In 1986, the Executive Committee denied the publication Executive Intelligence Review admission to the Periodical Press Galleries under the Rule II criteria. The Speaker of the House and the Chairman of the Senate Committee on Rules and Administration did not respond to requests to overturn the Executive Committee’s decision. The correspondent for Executive Intelligence Review then filed suit and asked the U.S. District Court for the District of Columbia to declare Rule II unconstitutional. The Court dismissed the case on the basis of Consumers Union, the Speech or Debate Clause, and separation-of-powers concerns. The Court found that the Rules of the House of Representatives fully empowered the Executive Committee to determine eligibility for press credentials, and that given the Rulemaking Clause, Courts are without jurisdiction to second guess such eligibility requirements or the exercise of that power by the Executive Committee.

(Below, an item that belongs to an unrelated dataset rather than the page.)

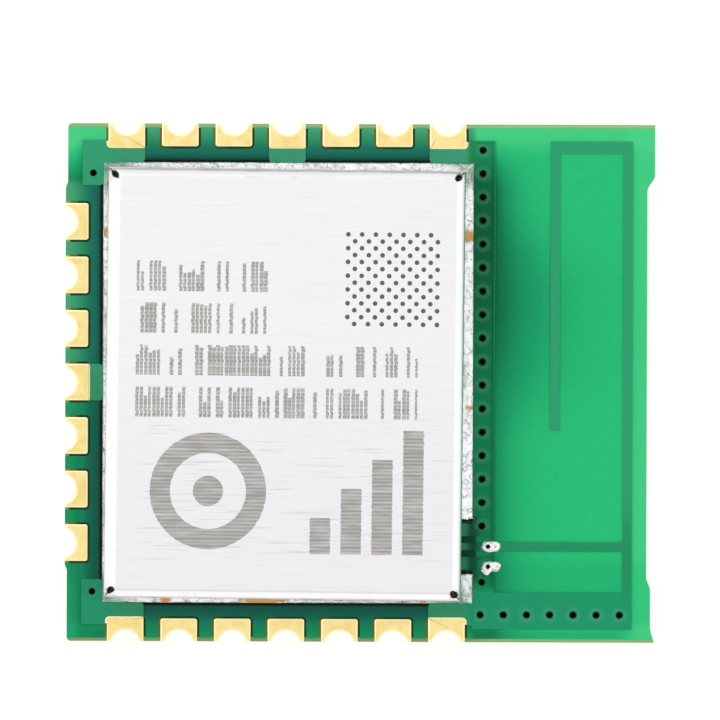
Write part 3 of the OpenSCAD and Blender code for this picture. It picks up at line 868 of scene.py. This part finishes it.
@dataclass(frozen=True)
class SolderFinish:
    """Bright lumpy solder with dull clouds and dark crease lines, painted shade where the mesh
    carries it, and gold where it fell short.
    """

    name: str
    light: Colour = tone(246, 246, 247)
    dull: Colour = tone(188, 187, 186)
    crease_and_shade: Colour = tone(74, 70, 64)
    bare: Colour = tone(205, 158, 92)

    def build(self) -> bpy.types.Material:
        """Makes the material."""
        shader = Shader(self.name)
        cloud = shader.grain(shader.spot(), 5.5, 4.0)
        crease = abs(shader.grain(shader.spot(), 3.2, 5.0) - 0.5).ease(0.02, 0.0)
        fine = shader.grain(shader.spot(), 22.0, 3.0)
        colour = shader.coats(
            self.light,
            (cloud.ease(0.5, 0.78) * 0.8, self.dull),
            (crease * 0.7, self.crease_and_shade),
            # Painted shade that the mesh carries, with the seam's dark cracks.
            (shader.attribute("grime"), self.crease_and_shade),
            (shader.attribute("bare"), self.bare),
        )
        return shader.finish(
            Base_Color=colour,
            Metallic=0.75,
            Roughness=0.26 + fine * 0.18,
            Normal=shader.bump(fine + cloud, 0.01),
        )


@dataclass(frozen=True)
class FloorFinish:
    """White floor: white to the camera and in reflections, and it keeps a soft shadow."""

    name: str
    glow: float = 0.86
    paper: float = 0.19
    bounce: float = 0.9

    def build(self) -> bpy.types.Material:
        """Makes the material."""
        shader = Shader(self.name)
        seen = seen_rays(shader)
        paper = shader.node("ShaderNodeBsdfDiffuse", inputs={0: (self.paper,) * 3})
        glow = shader.node("ShaderNodeEmission", inputs={0: (1.0, 1.0, 1.0), 1: self.glow})
        lit = shader.node("ShaderNodeAddShader", inputs={0: paper.outputs[0], 1: glow.outputs[0]})
        plain = shader.node("ShaderNodeBsdfDiffuse", inputs={0: (self.bounce,) * 3})
        inputs = {0: seen, 1: plain.outputs[0], 2: lit.outputs[0]}
        mixed = shader.node("ShaderNodeMixShader", inputs=inputs)
        shader.node("ShaderNodeOutputMaterial", inputs={0: mixed.outputs[0]})
        return shader.material


def seen_rays(shader: Shader) -> Value:
    """Returns 1 for what the camera sees straight, in a reflection or through glass."""
    path = shader.node("ShaderNodeLightPath")
    kinds = ("Camera", "Glossy", "Transmission")
    camera, glossy, through = (Value(shader, path.outputs[f"Is {kind} Ray"]) for kind in kinds)
    return camera.most(glossy).most(through)


# ---- mesh tools ----


def new_piece(name: str, form: Form, *finishes: bpy.types.Material) -> bpy.types.Object:
    """Makes an object of a finished form.

    Args:
        name: The piece's name.
        form: Its shape, in metres, which is freed.
        *finishes: Its materials, in the order of the faces' material numbers.

    Returns:
        The object, at the origin.
    """
    mesh = bpy.data.meshes.new(name)
    form.to_mesh(mesh)
    form.free()
    for finish in finishes:
        mesh.materials.append(finish)
    piece = bpy.data.objects.new(name, mesh)
    bpy.context.scene.collection.objects.link(piece)
    return piece


def hand_over(piece: bpy.types.Object, slot: str, *nodes: str) -> None:
    """Lets a piece ride on the module and stand for CAD nodes.

    Args:
        piece: The finished piece.
        slot: A material slot's name; not used.
        *nodes: The CAD nodes that it replaces.
    """
    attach(piece, BODY)
    if nodes:
        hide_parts(*nodes)
    stands_for = ", ".join(nodes) or "nothing"
    LOG.info("%s: %d faces, stands for %s", piece.name, len(piece.data.polygons), stands_for)


def merged_copy(node: bpy.types.Object) -> Form:
    """Returns a CAD node's form with its loose triangles joined to flat faces."""
    form = bmesh.new()
    form.from_mesh(node.data)
    bmesh.ops.remove_doubles(form, verts=form.verts, dist=1e-7)
    flat = math.radians(0.4)
    bmesh.ops.dissolve_limit(form, angle_limit=flat, verts=form.verts, edges=form.edges)
    return form


def bevel_edges(
    form: Form, edges: Iterable[bmesh.types.BMEdge], width: float, steps: int
) -> list[bmesh.types.BMFace]:
    """Rounds edges.

    Args:
        form: The form that they belong to.
        edges: The edges.
        width: How far the rounding reaches, in millimetres.
        steps: How many faces it has across.

    Returns:
        The new faces.
    """
    made = bmesh.ops.bevel(
        form,
        geom=list(edges),
        offset=width * MM,
        offset_type="OFFSET",
        affect="EDGES",
        segments=steps,
        profile=0.5,
        material=-1,
        clamp_overlap=True,
    )
    return made["faces"]


def smooth_by_angle(form: Form, degrees: float = 30.0) -> None:
    """Shades a form smooth, apart from edges sharper than an angle."""
    limit = math.radians(degrees)
    for face in form.faces:
        face.smooth = True
    for edge in form.edges:
        if len(edge.link_faces) == 2:
            edge.smooth = edge.calc_face_angle(0.0) < limit


def carry(form: Form, name: str, rule: Callable[[Vector], float]) -> None:
    """Writes a number at each point of a form.

    Args:
        form: The form.
        name: The number's name, which a finish reads.
        rule: Gives the number for a place in millimetres.
    """
    layer = form.verts.layers.float.new(name)
    for vert in form.verts:
        vert[layer] = rule(vert.co / MM)


def clouds(place: Vector, scale: float, seed: float) -> float:
    """Returns smooth noise from about -1 to 1 at a place in millimetres."""
    return noise.noise(place * scale + Vector((seed, seed * 0.7, seed * 1.3)))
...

=== Vigdor Schreibman and Federal Information News Syndicate ===

Vigdor Schreibman, a previously credentialed journalist who launched his own website entitled Federal Information News Syndicate (FINS), applied for credentials to the Periodical Press Galleries in 1996. The Executive Committee denied him credentials under Rule II, concluding that Schreibman was not a full-time journalist, he did not receive a salary, and that FINS was not published for profit. Schreibman appealed to the Speaker of the House and the Senate Committee on Rules and Administration, but neither took any action. Schreibman then filed suit in the U.S. District Court for the District of Columbia, which dismissed the suit as foreclosed by Consumers Union. Schreibman appealed, but the D.C. Circuit Court held Consumers Union indistinguishable and therefore controlling.